* Your objective
Both the line containing "Write part 3" and the line containing "return made.outputs[0]" belong in the answer, along with every line between them; print exactly those.

* Records shown
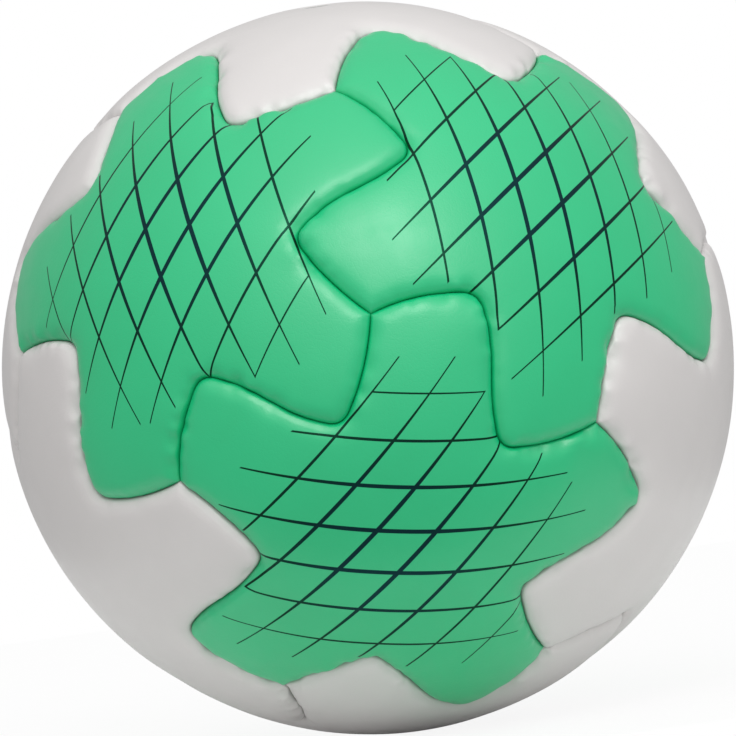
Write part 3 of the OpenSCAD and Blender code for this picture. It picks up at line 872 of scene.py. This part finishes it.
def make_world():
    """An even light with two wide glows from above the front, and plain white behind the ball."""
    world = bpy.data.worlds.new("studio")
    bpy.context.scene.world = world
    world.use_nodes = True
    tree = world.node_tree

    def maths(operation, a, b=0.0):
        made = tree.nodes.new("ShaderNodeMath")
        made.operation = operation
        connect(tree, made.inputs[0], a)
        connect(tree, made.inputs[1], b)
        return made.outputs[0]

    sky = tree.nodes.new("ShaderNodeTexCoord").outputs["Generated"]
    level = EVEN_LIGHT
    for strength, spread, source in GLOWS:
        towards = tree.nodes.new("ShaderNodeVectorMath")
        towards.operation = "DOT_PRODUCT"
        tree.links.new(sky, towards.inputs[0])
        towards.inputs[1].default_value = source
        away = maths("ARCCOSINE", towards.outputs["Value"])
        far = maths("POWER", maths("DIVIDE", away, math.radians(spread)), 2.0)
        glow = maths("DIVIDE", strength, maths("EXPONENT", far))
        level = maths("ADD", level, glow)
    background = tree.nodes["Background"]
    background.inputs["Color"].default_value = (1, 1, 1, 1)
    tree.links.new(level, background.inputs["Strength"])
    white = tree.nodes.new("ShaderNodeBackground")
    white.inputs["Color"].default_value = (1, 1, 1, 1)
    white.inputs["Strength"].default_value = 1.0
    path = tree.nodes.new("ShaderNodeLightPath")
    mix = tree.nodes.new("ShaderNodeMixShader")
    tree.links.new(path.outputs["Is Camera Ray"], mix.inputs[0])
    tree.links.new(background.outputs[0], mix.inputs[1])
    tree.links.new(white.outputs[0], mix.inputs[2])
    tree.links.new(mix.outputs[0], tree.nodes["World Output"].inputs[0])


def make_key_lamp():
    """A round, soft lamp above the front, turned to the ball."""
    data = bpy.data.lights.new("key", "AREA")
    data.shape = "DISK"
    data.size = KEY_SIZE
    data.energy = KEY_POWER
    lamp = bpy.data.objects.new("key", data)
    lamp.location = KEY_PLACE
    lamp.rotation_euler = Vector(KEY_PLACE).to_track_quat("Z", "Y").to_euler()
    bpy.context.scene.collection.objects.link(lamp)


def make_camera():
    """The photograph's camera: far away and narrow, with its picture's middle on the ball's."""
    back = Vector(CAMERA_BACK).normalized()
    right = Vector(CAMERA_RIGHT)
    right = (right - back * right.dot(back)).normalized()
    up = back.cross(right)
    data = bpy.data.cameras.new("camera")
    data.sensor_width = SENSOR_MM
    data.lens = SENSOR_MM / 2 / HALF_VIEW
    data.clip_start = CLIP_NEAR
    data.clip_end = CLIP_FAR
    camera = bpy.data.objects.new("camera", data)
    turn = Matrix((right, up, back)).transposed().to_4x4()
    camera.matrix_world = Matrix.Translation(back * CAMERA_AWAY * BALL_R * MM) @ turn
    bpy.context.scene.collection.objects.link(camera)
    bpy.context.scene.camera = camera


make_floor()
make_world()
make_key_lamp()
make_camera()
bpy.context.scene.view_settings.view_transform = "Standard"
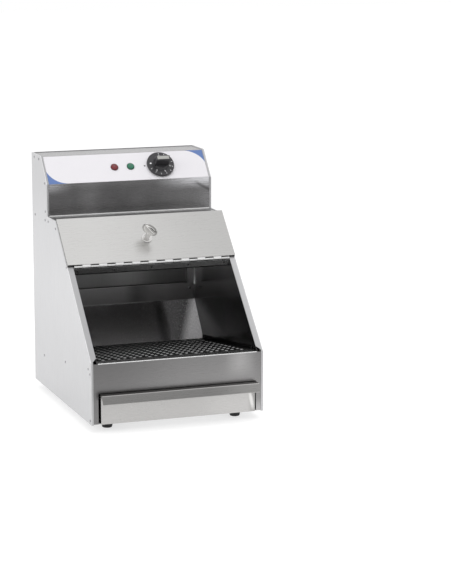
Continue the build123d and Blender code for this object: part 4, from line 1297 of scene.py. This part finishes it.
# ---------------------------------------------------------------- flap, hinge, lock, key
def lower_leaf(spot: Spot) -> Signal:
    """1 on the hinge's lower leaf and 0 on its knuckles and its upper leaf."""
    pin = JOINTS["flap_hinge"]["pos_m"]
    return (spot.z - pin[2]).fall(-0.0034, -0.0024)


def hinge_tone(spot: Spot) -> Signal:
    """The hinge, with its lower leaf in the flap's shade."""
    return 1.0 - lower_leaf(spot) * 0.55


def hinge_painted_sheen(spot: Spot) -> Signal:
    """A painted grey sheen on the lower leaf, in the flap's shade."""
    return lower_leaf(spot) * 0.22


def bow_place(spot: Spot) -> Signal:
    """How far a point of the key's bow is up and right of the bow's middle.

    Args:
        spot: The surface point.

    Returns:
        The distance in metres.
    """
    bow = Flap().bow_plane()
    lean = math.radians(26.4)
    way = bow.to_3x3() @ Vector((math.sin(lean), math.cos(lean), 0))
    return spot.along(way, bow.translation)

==

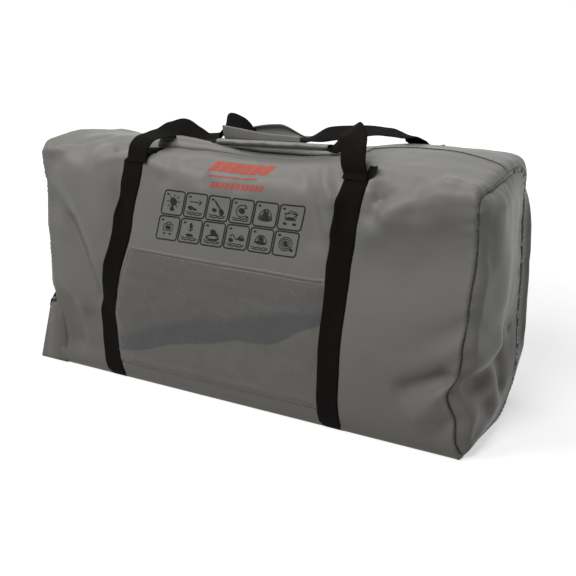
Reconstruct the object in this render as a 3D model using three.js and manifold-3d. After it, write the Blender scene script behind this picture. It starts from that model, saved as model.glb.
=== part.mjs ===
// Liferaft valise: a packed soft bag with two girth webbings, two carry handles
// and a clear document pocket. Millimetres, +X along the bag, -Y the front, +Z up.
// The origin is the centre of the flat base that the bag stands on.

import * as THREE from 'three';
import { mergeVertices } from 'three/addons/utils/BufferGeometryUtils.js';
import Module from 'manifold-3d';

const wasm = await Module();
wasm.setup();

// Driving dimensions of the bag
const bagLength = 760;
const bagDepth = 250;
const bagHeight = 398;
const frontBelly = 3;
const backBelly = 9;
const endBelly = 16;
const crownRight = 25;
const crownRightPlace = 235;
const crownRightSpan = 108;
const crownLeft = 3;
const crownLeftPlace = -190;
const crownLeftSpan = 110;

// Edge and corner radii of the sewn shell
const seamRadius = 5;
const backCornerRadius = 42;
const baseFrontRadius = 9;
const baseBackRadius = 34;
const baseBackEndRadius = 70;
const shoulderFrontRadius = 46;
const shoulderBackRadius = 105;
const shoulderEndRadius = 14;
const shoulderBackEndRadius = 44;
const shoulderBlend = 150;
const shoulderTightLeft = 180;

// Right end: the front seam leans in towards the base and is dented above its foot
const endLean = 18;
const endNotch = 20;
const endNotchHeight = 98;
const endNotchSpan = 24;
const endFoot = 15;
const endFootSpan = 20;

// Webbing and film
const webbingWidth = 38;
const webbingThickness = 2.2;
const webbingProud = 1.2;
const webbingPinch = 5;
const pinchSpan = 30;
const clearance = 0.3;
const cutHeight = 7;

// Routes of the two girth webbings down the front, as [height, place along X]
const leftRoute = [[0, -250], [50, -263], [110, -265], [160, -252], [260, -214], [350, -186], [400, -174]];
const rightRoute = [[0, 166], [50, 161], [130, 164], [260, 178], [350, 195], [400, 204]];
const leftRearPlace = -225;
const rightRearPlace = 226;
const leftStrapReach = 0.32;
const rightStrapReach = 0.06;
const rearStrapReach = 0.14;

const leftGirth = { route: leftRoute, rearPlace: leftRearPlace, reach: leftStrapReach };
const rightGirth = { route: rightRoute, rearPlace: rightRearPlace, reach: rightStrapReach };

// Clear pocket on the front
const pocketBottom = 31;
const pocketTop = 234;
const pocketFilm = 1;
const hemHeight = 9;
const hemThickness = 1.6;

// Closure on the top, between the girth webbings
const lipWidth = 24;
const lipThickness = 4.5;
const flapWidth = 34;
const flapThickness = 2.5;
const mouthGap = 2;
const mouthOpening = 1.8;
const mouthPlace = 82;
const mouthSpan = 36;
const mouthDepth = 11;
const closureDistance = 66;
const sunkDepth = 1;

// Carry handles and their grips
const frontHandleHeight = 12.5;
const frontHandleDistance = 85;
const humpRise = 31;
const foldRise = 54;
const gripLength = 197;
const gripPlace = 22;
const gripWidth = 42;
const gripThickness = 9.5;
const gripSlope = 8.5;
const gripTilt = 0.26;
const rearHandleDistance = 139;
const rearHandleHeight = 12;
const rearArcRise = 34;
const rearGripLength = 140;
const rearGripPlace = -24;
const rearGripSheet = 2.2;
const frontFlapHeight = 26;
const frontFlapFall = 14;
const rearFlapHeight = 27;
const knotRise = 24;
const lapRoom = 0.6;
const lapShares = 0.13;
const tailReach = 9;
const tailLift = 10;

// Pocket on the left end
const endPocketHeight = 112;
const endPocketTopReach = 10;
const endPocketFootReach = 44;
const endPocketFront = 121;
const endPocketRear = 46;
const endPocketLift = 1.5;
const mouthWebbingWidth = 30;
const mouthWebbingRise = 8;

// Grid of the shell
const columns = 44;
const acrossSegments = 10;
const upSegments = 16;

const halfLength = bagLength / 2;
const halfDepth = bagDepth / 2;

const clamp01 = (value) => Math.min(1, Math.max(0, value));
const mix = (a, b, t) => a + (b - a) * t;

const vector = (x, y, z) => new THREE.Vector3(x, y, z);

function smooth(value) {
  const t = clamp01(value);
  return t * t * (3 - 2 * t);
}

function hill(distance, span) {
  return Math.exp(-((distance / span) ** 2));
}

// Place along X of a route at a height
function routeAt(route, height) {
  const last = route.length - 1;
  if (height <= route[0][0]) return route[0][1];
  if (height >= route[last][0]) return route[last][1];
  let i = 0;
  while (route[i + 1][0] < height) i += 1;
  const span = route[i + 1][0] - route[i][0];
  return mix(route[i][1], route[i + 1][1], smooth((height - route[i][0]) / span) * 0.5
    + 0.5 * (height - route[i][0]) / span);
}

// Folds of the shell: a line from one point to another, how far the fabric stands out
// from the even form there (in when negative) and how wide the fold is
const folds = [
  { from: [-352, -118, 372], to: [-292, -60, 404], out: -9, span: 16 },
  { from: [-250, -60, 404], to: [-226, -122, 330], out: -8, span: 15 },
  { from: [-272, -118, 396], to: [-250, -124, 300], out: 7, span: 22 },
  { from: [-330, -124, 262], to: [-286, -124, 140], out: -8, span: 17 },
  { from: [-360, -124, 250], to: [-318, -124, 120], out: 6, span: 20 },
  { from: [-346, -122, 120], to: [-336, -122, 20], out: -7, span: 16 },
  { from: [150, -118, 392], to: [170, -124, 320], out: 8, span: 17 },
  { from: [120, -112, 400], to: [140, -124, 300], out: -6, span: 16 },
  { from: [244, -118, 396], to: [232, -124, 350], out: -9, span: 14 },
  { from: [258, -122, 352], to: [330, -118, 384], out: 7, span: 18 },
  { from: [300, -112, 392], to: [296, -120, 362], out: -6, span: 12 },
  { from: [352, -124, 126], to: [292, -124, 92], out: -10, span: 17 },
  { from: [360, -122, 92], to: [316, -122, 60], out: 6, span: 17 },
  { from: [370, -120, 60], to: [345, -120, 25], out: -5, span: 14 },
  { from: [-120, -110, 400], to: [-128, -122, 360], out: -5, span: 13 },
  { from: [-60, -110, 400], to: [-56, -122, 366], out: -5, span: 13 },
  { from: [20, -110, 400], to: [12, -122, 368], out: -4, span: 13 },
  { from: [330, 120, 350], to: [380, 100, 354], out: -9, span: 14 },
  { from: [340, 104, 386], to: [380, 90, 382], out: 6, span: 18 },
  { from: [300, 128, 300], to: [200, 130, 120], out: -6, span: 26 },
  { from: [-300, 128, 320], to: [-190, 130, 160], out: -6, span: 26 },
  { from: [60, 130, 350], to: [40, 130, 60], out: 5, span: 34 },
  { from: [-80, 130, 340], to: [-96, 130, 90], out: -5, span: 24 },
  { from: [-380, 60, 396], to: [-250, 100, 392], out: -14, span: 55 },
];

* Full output
Write part 3 of the OpenSCAD and Blender code for this picture. It picks up at line 872 of scene.py. This part finishes it.
def make_world():
    """An even light with two wide glows from above the front, and plain white behind the ball."""
    world = bpy.data.worlds.new("studio")
    bpy.context.scene.world = world
    world.use_nodes = True
    tree = world.node_tree

    def maths(operation, a, b=0.0):
        made = tree.nodes.new("ShaderNodeMath")
        made.operation = operation
        connect(tree, made.inputs[0], a)
        connect(tree, made.inputs[1], b)
        return made.outputs[0]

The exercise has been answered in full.